EXERCISE OBJECTIVE:
Write out exactly the lines between the line containing "const pottedCalathea = new THREE.Group();" and the line containing "points = [vertex.co", including both of those lines, and nothing more.

— Begin —

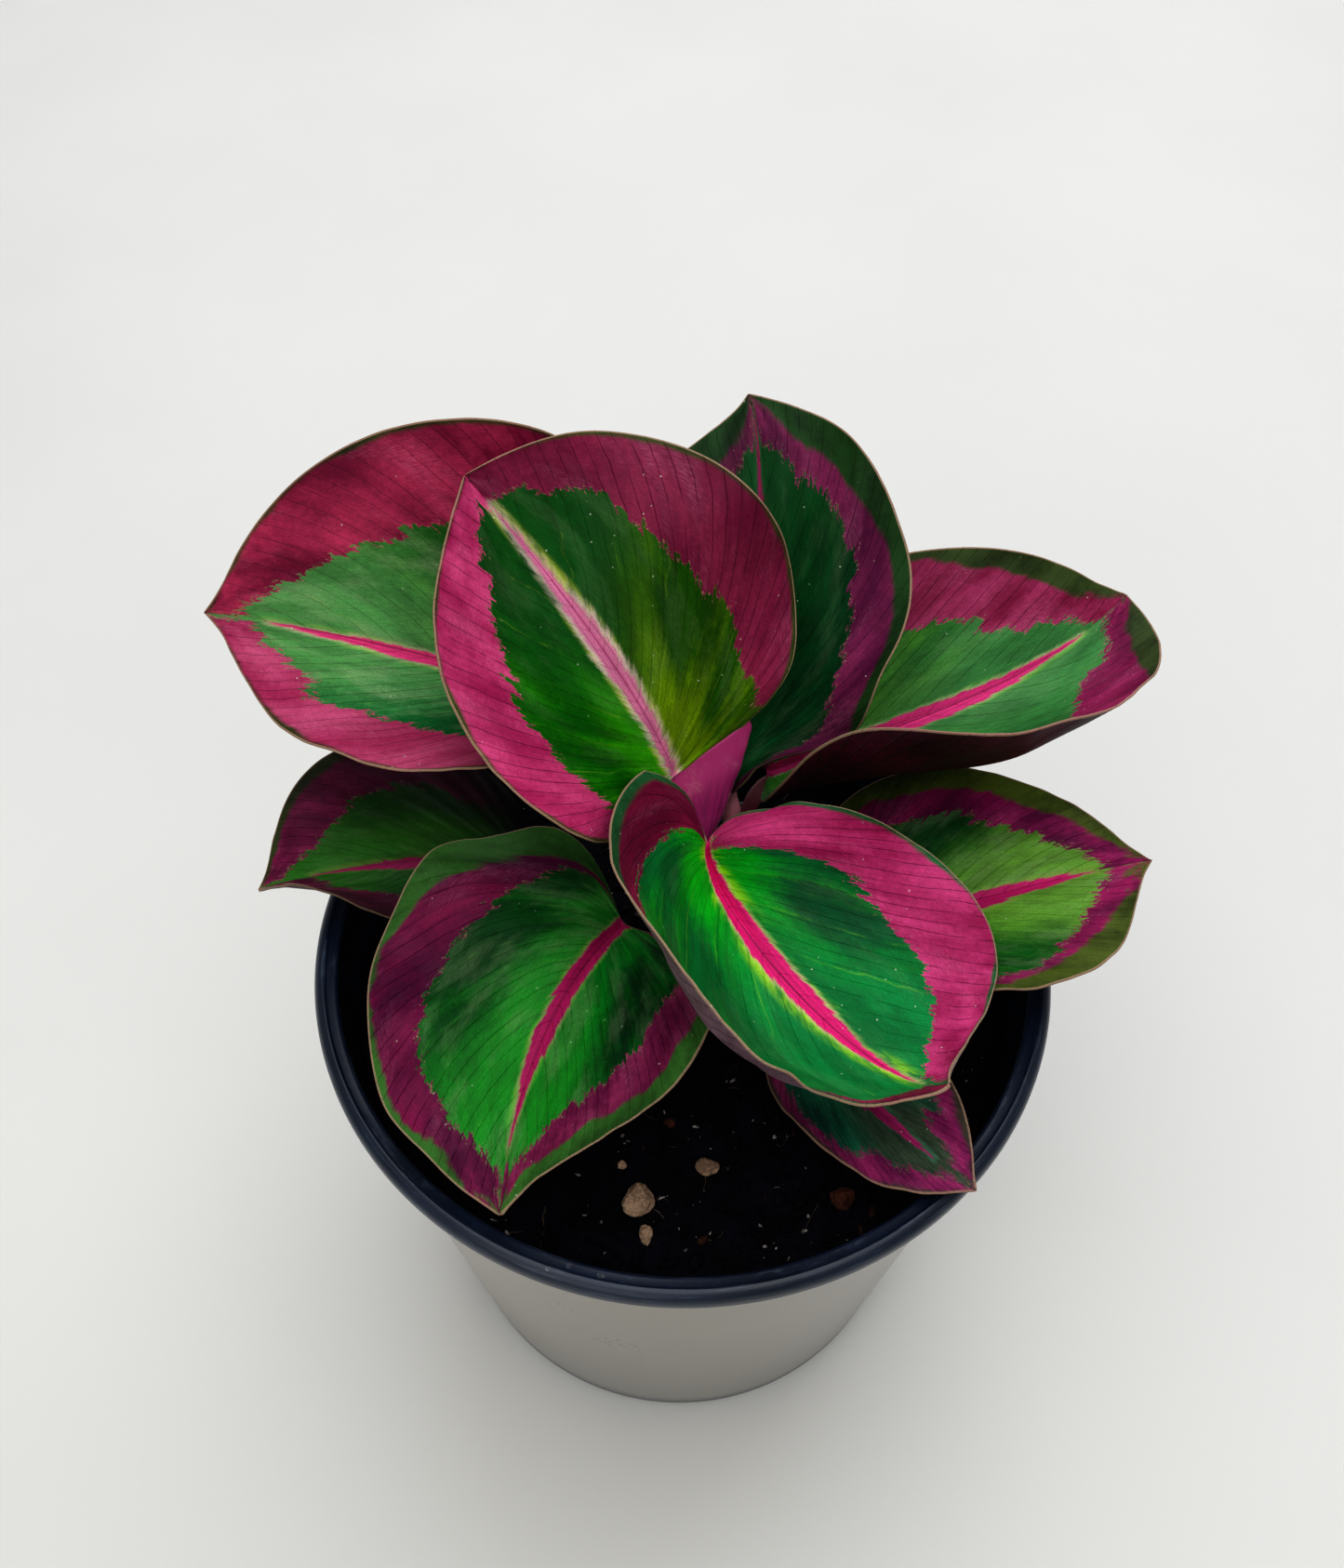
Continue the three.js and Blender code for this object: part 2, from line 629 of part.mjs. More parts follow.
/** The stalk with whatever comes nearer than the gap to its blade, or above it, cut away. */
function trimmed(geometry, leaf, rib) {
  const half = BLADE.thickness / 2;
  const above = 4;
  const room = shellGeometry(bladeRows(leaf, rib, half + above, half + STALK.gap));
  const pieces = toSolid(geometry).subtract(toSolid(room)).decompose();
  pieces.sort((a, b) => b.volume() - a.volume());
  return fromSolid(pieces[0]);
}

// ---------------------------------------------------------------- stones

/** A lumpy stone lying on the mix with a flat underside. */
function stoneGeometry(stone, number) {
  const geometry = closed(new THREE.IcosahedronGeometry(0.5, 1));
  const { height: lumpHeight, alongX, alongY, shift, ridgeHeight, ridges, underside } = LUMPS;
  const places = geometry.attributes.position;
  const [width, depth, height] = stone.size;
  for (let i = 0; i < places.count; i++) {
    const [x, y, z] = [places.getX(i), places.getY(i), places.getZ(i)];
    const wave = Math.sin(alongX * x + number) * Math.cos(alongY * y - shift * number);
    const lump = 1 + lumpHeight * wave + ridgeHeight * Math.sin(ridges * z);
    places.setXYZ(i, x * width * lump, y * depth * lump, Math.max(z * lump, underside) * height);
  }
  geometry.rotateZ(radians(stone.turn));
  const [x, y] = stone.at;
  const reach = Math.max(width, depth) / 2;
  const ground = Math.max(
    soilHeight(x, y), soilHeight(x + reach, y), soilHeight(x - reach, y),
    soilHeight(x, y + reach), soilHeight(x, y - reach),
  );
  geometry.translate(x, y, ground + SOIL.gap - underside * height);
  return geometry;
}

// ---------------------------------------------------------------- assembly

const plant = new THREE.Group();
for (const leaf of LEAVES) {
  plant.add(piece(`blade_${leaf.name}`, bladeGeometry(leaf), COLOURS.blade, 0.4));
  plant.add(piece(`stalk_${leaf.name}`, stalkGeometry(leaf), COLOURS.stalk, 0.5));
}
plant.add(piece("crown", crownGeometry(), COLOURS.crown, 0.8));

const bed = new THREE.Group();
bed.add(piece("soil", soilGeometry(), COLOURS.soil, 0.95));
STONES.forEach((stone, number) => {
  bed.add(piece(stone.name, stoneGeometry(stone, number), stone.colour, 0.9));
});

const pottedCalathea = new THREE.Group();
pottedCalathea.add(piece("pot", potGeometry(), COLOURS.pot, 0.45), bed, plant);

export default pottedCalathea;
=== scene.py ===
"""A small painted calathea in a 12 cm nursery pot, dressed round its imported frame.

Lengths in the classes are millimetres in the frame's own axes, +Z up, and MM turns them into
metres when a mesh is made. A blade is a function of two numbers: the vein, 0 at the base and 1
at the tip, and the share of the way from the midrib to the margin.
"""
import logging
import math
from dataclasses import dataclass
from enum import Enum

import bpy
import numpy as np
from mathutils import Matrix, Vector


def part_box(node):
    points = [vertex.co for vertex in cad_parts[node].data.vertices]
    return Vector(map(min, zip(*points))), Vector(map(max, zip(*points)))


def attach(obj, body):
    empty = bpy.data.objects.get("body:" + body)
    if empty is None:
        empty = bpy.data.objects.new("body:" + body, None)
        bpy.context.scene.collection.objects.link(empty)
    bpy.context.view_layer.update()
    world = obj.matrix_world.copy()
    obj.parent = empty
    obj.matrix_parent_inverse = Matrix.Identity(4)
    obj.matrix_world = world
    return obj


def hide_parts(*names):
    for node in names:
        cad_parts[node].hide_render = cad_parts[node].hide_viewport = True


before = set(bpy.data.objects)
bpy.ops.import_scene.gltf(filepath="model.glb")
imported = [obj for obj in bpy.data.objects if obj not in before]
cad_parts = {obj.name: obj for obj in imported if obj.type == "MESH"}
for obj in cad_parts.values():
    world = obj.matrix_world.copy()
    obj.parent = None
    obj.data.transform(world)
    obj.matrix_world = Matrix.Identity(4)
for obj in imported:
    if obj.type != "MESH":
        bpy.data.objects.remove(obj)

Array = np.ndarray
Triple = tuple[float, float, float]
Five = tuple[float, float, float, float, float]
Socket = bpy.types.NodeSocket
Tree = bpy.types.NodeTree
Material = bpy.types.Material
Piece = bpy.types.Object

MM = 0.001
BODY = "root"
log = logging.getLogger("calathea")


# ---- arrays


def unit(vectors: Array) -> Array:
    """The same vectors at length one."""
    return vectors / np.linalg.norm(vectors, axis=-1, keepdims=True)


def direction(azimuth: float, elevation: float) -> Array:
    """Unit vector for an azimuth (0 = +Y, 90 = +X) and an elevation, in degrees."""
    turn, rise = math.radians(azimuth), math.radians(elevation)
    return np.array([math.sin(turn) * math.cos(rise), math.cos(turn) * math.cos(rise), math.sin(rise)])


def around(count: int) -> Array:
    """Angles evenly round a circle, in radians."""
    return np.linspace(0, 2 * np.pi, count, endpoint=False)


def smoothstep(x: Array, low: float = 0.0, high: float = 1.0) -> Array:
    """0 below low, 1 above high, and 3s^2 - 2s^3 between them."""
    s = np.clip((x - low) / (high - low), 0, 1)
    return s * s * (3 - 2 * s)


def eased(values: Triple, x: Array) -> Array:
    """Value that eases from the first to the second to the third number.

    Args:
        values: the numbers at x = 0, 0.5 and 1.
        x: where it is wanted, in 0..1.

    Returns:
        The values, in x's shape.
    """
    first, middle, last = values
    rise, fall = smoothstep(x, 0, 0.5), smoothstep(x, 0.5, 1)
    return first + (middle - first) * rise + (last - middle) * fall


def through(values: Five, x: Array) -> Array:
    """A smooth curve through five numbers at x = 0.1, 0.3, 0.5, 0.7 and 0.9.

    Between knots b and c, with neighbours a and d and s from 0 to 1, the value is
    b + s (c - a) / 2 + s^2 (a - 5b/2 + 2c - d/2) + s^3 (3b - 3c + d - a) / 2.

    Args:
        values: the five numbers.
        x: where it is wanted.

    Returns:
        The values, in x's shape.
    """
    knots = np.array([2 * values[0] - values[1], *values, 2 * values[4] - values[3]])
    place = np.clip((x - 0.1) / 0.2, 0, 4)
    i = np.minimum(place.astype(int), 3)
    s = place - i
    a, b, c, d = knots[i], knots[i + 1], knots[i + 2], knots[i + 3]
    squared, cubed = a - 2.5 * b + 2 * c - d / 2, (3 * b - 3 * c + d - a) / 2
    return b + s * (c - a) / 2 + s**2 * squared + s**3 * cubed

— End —
— Begin —

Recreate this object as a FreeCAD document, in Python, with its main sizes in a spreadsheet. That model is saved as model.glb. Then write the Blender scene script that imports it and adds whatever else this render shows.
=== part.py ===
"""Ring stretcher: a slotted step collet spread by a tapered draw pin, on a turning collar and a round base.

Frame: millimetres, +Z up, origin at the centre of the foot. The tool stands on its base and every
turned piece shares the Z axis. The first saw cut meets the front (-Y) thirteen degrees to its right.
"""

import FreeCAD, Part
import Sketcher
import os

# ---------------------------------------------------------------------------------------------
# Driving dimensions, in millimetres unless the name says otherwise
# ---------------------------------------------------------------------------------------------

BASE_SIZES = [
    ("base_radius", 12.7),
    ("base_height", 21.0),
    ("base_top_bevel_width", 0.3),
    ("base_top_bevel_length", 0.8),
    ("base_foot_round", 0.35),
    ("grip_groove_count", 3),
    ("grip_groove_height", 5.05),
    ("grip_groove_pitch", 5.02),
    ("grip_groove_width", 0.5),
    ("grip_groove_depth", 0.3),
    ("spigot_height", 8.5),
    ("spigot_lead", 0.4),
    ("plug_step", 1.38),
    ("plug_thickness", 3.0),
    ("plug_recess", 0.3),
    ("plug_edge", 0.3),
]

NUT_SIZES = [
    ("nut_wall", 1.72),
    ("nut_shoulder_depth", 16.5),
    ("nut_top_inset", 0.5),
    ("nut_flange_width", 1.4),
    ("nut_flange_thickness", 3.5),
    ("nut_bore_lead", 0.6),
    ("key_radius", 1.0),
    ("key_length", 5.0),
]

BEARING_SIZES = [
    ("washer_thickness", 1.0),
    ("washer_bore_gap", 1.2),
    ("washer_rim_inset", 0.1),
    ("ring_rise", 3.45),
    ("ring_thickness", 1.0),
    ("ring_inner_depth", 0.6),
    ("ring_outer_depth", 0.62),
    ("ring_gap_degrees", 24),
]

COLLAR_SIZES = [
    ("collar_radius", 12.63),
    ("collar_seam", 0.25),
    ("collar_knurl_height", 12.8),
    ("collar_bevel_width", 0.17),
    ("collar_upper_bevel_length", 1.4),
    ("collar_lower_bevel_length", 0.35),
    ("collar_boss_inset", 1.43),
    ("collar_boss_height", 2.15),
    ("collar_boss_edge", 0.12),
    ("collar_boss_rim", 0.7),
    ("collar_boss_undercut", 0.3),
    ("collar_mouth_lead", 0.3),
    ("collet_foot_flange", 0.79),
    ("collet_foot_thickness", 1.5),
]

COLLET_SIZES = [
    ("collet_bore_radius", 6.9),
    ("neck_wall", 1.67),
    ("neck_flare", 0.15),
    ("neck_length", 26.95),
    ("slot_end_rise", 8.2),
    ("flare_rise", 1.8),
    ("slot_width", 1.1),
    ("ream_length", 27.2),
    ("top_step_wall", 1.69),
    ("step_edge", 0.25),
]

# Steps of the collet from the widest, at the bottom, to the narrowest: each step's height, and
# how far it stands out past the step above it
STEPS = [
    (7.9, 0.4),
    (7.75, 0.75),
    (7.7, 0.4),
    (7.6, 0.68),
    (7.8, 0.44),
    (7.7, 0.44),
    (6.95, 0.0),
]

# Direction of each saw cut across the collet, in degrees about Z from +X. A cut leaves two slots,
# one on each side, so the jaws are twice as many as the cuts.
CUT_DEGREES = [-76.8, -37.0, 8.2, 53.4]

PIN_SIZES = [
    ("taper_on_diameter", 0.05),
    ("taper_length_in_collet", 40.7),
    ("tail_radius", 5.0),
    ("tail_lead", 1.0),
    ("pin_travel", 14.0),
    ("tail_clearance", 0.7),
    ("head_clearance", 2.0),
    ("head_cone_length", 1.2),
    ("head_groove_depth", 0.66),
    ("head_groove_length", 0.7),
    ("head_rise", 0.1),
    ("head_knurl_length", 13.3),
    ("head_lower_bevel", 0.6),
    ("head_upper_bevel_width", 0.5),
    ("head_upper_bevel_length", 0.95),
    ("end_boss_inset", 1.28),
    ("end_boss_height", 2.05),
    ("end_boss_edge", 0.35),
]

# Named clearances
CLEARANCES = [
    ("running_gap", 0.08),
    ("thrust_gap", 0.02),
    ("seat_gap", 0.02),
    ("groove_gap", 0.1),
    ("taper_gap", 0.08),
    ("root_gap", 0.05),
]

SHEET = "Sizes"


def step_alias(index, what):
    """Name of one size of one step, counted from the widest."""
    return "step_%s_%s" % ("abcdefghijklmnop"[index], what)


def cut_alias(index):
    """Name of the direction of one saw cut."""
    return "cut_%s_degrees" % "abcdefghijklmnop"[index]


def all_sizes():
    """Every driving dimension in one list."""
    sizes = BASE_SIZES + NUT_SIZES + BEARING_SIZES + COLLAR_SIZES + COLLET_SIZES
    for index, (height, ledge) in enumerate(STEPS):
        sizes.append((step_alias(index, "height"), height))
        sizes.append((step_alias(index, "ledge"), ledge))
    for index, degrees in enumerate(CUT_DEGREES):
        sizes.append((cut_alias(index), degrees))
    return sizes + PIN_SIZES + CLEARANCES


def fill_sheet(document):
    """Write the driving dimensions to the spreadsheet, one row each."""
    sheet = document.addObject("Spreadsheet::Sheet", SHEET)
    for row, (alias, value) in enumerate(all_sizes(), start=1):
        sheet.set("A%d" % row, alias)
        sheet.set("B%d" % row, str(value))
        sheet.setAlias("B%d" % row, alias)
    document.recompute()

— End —

RESPONSE BELOW:
const pottedCalathea = new THREE.Group();
pottedCalathea.add(piece("pot", potGeometry(), COLOURS.pot, 0.45), bed, plant);

export default pottedCalathea;
=== scene.py ===
"""A small painted calathea in a 12 cm nursery pot, dressed round its imported frame.

Lengths in the classes are millimetres in the frame's own axes, +Z up, and MM turns them into
metres when a mesh is made. A blade is a function of two numbers: the vein, 0 at the base and 1
at the tip, and the share of the way from the midrib to the margin.
"""
import logging
import math
from dataclasses import dataclass
from enum import Enum

import bpy
import numpy as np
from mathutils import Matrix, Vector


def part_box(node):
    points = [vertex.co for vertex in cad_parts[node].data.vertices]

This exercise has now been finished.